### Your goal
Only the lines from the line that has "const bogie = new THREE.Group();" through the line that has "record = json.load(file)" should be reproduced, exactly and with both ends kept.

### Data
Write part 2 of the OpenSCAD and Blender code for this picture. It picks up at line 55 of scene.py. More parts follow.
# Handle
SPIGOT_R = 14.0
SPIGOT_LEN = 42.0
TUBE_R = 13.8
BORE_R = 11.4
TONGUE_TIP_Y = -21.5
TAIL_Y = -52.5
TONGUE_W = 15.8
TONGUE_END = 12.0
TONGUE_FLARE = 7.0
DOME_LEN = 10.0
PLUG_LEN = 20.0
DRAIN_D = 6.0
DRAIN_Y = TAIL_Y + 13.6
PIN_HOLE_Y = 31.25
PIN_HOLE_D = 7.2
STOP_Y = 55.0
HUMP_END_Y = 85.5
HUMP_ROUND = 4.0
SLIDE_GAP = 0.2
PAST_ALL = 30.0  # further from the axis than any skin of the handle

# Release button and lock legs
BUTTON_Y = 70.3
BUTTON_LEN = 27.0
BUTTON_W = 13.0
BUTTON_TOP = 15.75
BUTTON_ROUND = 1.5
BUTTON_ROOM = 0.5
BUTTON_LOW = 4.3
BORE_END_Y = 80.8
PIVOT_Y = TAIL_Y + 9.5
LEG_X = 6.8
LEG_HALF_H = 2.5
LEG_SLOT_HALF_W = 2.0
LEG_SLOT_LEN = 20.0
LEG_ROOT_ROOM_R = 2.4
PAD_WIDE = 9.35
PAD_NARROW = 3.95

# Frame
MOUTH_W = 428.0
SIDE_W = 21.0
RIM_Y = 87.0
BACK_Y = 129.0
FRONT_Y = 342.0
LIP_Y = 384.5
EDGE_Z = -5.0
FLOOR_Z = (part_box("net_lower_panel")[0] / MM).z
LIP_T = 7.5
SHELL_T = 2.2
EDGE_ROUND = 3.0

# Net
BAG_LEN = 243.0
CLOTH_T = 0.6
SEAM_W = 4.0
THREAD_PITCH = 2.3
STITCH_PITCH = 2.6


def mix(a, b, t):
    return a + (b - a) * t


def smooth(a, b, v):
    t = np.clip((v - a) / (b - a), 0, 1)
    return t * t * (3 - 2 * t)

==

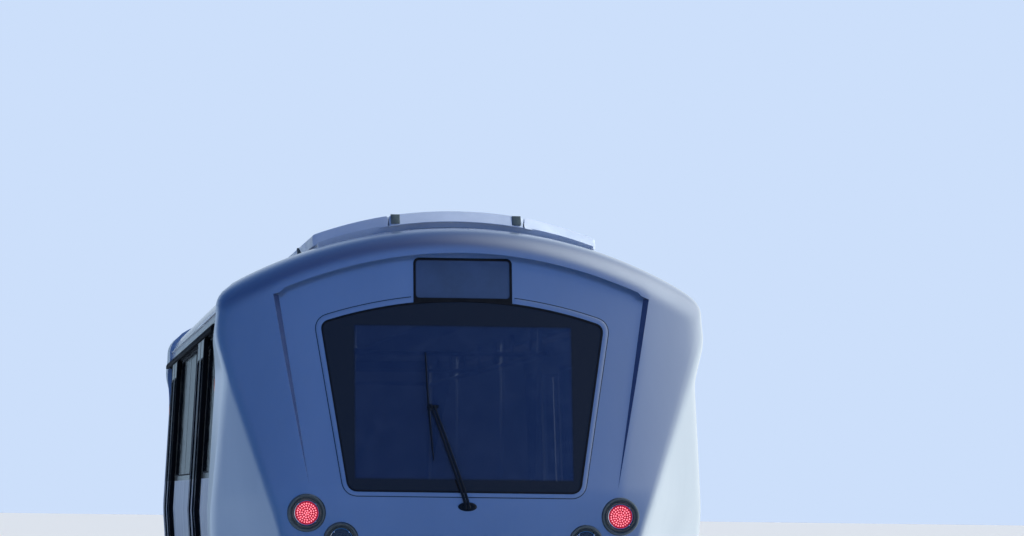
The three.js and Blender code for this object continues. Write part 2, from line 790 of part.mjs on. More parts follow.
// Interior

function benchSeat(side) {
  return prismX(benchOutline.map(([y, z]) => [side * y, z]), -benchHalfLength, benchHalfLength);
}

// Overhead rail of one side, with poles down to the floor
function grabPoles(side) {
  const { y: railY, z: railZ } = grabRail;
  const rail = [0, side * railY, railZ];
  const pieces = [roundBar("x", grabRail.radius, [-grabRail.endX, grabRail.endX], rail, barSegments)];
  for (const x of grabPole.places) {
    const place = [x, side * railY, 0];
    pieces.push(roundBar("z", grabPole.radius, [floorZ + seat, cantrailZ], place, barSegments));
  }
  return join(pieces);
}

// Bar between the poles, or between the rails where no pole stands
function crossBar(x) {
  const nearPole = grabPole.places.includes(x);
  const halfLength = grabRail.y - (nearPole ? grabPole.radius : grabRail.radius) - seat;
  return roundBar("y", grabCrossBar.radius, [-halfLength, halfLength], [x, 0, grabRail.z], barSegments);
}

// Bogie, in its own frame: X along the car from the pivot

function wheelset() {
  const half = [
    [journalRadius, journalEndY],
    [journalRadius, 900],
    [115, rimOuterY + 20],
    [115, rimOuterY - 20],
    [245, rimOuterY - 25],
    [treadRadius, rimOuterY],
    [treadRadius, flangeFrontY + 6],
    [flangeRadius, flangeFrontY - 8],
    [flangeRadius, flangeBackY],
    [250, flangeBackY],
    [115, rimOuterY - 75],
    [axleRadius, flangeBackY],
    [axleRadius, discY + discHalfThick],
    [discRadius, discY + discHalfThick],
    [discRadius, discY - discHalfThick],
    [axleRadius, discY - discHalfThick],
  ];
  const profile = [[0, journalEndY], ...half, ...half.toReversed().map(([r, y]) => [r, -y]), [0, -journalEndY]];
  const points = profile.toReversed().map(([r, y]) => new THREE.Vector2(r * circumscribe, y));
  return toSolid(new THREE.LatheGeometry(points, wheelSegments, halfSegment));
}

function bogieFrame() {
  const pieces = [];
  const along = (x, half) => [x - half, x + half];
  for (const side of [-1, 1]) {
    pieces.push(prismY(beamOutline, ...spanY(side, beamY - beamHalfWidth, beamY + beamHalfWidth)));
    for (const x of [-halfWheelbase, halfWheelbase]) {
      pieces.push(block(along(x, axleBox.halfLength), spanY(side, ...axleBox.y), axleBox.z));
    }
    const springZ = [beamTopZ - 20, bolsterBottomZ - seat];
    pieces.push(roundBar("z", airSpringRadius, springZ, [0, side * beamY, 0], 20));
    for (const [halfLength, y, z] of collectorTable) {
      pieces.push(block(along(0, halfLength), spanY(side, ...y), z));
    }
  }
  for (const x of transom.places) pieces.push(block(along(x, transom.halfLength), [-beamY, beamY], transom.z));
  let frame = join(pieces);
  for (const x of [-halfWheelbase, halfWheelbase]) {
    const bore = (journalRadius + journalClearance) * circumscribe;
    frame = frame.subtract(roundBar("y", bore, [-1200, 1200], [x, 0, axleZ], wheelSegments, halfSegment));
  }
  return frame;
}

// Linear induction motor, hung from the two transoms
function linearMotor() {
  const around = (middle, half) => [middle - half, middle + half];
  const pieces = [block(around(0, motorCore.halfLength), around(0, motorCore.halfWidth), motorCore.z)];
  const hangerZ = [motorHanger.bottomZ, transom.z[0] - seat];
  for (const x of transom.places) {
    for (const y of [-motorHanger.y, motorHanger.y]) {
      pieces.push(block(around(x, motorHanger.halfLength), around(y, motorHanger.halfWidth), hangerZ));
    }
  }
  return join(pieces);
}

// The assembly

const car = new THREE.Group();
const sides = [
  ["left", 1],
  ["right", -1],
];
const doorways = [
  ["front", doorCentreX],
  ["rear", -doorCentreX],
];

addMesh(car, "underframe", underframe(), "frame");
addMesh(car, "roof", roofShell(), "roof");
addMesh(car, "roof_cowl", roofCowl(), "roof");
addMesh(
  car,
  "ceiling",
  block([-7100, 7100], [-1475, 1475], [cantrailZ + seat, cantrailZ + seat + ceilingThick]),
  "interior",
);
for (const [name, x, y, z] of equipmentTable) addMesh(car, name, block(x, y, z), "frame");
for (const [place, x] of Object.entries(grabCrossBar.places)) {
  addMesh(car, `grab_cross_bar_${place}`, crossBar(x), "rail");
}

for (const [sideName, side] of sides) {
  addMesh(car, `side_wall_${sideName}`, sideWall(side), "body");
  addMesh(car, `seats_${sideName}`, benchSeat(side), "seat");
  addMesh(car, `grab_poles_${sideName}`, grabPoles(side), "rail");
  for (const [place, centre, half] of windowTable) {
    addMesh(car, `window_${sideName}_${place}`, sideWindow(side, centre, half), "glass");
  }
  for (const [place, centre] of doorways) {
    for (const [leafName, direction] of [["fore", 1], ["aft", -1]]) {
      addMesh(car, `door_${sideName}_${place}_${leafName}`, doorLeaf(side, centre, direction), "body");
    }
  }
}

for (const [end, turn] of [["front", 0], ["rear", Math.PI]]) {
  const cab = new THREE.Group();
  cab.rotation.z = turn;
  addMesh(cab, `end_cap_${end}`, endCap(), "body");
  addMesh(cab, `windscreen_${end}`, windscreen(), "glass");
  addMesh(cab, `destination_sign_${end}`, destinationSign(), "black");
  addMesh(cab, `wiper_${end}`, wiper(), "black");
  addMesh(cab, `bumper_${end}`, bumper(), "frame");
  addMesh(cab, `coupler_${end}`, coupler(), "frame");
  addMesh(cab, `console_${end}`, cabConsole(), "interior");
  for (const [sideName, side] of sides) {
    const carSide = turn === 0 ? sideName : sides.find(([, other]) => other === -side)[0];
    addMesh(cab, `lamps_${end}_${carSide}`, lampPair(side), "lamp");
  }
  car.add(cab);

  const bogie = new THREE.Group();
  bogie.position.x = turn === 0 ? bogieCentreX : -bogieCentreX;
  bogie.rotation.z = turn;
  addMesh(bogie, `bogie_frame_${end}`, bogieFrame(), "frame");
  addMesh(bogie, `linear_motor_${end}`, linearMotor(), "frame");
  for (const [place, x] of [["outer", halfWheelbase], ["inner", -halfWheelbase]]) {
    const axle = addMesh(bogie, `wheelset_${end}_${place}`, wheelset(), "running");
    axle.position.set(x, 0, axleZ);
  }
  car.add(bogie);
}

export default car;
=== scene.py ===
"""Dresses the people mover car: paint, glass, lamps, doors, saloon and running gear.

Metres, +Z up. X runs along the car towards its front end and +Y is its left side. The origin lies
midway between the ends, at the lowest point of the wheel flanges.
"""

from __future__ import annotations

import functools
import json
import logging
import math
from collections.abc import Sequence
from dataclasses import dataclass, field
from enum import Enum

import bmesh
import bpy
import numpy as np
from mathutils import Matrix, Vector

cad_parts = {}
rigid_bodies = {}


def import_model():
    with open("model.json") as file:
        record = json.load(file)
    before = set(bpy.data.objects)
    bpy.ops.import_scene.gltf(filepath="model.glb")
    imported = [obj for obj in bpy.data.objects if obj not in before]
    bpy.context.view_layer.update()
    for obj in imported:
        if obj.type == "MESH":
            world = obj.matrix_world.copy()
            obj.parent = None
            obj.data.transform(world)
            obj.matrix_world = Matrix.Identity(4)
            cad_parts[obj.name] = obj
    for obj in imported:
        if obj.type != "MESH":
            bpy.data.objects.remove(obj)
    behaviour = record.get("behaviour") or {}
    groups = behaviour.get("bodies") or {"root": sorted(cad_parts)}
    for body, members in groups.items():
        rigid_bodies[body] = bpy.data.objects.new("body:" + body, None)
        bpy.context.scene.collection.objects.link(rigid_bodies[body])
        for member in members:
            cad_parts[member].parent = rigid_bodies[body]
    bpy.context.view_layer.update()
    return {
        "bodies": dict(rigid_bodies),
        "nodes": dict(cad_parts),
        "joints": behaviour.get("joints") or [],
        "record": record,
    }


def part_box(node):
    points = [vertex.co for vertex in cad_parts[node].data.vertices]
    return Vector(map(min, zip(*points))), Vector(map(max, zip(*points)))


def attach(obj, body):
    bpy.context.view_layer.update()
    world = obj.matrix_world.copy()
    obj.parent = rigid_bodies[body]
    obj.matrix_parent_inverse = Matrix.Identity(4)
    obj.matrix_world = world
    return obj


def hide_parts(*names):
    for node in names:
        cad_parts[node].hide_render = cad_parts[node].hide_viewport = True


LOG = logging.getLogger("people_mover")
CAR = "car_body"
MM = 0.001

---

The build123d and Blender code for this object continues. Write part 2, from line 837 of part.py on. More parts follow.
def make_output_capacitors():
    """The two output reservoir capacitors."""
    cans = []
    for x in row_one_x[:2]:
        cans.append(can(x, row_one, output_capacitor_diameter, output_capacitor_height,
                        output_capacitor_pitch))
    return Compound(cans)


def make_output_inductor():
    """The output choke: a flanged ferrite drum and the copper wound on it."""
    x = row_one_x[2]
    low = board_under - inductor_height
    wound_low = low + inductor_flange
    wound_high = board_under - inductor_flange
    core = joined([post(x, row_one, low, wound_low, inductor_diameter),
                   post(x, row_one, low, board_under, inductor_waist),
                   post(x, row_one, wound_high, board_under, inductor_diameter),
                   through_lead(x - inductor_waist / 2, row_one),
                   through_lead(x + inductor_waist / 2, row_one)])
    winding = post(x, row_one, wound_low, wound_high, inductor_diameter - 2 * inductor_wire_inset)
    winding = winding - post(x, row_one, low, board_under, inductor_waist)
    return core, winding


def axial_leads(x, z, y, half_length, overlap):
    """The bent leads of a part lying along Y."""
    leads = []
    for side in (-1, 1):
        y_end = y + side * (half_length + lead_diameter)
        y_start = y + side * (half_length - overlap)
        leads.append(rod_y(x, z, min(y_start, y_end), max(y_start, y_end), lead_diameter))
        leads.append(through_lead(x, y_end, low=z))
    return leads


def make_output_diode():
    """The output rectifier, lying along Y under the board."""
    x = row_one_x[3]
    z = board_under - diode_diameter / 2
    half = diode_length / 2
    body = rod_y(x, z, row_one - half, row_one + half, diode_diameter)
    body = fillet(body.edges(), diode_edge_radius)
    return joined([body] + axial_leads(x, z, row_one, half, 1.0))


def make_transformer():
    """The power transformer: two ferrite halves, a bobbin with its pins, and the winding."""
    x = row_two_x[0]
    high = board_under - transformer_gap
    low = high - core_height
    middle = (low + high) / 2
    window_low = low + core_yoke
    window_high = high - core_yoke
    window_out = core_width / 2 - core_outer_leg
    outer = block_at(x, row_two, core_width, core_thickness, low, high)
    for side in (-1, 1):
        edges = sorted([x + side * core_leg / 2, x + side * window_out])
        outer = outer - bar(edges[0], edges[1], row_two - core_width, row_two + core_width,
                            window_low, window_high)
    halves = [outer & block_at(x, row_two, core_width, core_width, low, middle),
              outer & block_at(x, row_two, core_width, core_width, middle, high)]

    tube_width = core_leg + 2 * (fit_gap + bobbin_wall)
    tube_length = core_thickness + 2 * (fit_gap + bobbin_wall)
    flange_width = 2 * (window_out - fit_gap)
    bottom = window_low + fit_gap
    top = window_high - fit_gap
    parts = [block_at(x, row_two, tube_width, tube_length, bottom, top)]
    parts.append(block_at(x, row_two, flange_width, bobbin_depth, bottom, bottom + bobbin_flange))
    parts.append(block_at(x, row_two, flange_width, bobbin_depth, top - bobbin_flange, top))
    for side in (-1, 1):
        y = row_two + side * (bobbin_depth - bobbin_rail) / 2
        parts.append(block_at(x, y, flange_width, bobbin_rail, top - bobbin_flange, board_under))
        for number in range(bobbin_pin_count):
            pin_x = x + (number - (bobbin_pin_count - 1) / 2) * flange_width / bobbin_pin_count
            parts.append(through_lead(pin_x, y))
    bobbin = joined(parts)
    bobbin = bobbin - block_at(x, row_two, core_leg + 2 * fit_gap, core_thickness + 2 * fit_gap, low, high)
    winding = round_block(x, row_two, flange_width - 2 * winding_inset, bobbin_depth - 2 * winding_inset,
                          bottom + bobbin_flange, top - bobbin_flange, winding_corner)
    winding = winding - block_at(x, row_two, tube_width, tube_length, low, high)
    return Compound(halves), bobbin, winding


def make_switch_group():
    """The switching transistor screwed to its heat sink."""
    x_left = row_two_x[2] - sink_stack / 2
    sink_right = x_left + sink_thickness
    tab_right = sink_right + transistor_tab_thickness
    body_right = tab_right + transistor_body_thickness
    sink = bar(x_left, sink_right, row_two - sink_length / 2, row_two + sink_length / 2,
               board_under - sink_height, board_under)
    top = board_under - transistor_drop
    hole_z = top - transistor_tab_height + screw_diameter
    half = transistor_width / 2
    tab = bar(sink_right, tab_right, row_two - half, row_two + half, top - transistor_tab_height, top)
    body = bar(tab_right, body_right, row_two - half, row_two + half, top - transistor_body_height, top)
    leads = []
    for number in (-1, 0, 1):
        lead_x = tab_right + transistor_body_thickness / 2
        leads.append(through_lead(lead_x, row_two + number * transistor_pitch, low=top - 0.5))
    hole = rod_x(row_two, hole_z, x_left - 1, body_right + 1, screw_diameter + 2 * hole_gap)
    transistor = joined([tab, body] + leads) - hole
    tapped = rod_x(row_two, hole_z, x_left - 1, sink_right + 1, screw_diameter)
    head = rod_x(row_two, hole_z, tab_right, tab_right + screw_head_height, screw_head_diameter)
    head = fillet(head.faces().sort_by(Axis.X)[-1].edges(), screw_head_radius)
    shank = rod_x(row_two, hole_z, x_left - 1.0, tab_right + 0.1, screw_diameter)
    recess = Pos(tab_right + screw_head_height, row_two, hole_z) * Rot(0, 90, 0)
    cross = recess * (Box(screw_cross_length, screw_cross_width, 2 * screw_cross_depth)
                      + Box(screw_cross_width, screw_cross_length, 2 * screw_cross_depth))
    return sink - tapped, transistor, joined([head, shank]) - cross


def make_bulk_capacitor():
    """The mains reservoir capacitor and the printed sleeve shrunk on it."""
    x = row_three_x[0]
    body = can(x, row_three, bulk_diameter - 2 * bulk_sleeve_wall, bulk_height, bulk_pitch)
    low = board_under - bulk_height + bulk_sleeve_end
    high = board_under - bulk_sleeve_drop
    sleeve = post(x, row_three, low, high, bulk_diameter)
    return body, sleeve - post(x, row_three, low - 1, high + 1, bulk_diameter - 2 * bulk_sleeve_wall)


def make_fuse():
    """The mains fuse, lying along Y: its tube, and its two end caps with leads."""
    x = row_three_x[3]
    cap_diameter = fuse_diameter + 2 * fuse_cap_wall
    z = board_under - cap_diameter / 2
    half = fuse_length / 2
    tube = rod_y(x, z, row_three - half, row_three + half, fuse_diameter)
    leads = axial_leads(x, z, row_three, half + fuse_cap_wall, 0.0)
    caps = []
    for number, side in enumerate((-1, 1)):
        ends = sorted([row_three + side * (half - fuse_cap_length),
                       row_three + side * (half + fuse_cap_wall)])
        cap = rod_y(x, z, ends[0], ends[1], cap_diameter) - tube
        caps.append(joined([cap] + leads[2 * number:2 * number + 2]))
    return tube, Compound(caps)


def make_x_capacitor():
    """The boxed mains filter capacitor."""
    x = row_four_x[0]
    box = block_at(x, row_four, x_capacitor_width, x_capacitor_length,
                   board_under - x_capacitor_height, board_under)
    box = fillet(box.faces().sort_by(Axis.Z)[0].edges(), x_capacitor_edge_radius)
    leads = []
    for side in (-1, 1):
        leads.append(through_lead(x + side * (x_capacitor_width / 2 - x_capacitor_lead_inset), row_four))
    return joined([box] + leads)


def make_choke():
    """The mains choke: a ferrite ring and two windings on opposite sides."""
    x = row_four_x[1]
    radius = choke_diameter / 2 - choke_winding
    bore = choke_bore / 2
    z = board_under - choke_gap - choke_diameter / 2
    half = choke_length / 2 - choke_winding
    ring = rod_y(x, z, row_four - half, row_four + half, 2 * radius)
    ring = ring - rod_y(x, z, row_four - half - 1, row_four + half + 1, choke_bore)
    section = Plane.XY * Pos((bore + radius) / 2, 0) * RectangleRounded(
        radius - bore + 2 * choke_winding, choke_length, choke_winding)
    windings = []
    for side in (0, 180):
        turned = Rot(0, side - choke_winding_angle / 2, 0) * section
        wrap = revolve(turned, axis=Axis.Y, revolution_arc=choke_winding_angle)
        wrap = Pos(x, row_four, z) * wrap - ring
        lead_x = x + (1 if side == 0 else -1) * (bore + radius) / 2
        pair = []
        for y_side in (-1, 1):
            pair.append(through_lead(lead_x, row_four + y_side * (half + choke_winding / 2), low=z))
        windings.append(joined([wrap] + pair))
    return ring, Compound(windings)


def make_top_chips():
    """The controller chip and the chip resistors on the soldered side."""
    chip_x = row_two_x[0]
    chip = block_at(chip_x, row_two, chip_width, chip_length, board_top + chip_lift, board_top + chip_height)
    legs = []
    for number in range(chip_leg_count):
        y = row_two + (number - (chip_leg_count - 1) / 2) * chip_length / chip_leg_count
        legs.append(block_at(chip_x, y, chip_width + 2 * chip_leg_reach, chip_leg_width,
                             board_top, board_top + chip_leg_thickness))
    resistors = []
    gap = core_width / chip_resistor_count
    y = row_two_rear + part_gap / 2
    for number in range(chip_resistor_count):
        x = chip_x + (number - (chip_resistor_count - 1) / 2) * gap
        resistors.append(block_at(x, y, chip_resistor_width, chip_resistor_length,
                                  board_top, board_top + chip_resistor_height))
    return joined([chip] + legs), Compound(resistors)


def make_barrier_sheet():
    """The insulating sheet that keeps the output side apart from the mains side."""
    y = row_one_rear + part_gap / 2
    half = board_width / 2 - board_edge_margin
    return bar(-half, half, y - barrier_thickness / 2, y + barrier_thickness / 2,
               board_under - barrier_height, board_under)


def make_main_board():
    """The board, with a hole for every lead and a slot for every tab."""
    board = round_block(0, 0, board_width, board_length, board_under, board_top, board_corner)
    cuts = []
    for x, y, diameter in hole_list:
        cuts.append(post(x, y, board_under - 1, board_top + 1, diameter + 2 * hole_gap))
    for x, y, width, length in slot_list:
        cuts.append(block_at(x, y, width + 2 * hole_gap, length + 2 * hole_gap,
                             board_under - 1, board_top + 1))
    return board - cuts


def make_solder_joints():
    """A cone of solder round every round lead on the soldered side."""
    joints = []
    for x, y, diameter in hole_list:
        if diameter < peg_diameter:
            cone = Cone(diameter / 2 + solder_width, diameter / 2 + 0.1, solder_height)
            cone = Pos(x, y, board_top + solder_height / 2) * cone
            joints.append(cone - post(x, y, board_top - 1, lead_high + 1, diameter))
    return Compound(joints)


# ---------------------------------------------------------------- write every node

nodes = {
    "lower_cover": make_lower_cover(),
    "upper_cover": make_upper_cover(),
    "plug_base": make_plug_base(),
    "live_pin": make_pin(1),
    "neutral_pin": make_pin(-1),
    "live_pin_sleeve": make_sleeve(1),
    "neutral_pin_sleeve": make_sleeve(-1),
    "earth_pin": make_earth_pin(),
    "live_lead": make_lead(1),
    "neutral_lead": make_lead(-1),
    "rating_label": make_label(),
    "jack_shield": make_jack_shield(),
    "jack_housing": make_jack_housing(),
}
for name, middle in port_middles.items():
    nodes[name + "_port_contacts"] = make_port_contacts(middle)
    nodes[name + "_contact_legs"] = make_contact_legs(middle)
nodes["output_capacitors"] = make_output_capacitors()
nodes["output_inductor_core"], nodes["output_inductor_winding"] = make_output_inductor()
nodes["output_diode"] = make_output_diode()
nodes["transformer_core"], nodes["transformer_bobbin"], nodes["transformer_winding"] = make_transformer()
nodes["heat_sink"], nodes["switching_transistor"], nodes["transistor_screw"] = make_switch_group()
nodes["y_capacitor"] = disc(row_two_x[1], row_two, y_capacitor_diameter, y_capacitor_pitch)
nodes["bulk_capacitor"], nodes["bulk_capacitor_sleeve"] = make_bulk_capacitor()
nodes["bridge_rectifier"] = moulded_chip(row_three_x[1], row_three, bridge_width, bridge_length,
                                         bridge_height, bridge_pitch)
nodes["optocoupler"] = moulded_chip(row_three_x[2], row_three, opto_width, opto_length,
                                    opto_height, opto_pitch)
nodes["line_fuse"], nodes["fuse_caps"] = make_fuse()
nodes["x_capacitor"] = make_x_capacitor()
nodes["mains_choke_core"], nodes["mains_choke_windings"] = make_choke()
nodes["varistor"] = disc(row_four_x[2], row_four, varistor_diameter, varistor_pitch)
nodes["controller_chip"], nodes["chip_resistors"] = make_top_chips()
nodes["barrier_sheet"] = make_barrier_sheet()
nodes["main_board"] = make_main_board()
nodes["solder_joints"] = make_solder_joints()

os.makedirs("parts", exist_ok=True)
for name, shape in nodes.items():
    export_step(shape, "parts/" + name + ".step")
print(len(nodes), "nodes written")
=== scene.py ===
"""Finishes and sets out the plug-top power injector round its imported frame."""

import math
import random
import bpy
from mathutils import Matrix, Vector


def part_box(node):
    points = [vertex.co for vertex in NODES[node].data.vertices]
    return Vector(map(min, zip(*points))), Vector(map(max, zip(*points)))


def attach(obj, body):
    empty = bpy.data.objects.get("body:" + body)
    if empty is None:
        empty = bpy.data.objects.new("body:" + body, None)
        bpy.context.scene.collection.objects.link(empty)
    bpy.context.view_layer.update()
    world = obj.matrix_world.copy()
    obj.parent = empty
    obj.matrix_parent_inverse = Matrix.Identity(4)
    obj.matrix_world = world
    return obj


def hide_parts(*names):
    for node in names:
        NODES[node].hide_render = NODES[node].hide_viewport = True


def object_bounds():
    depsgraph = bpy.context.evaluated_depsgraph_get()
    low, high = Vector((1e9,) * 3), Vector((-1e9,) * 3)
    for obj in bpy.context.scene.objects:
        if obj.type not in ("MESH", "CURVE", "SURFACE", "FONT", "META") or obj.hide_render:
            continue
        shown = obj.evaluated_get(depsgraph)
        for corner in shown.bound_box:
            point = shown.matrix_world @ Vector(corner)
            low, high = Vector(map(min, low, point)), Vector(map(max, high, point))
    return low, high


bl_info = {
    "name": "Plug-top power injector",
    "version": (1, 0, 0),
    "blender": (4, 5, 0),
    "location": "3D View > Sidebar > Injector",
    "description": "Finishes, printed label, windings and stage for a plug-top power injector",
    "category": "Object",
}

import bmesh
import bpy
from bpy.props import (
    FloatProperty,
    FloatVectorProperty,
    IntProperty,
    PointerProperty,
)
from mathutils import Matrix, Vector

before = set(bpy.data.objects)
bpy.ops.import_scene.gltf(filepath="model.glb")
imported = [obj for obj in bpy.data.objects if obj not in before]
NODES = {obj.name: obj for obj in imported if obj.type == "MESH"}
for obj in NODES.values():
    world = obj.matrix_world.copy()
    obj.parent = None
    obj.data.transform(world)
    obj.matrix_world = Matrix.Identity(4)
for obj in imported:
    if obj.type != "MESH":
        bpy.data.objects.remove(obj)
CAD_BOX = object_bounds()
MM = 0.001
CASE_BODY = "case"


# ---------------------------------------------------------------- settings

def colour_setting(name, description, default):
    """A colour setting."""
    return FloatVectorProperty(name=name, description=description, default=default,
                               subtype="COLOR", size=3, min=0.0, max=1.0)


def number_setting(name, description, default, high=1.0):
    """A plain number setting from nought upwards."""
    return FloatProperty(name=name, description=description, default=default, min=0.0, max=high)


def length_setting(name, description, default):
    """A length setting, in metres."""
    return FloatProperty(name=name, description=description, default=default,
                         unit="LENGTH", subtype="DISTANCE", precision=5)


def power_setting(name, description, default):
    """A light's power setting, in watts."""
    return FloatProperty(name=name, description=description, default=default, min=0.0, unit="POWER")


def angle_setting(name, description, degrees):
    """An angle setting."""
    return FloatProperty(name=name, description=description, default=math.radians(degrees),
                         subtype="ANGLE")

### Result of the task
  const bogie = new THREE.Group();
  bogie.position.x = turn === 0 ? bogieCentreX : -bogieCentreX;
  bogie.rotation.z = turn;
  addMesh(bogie, `bogie_frame_${end}`, bogieFrame(), "frame");
  addMesh(bogie, `linear_motor_${end}`, linearMotor(), "frame");
  for (const [place, x] of [["outer", halfWheelbase], ["inner", -halfWheelbase]]) {
    const axle = addMesh(bogie, `wheelset_${end}_${place}`, wheelset(), "running");
    axle.position.set(x, 0, axleZ);
  }
  car.add(bogie);
}

export default car;
=== scene.py ===
"""Dresses the people mover car: paint, glass, lamps, doors, saloon and running gear.

Metres, +Z up. X runs along the car towards its front end and +Y is its left side. The origin lies
midway between the ends, at the lowest point of the wheel flanges.
"""

from __future__ import annotations

import functools
import json
import logging
import math
from collections.abc import Sequence
from dataclasses import dataclass, field
from enum import Enum

import bmesh
import bpy
import numpy as np
from mathutils import Matrix, Vector

cad_parts = {}
rigid_bodies = {}


def import_model():
    with open("model.json") as file:
        record = json.load(file)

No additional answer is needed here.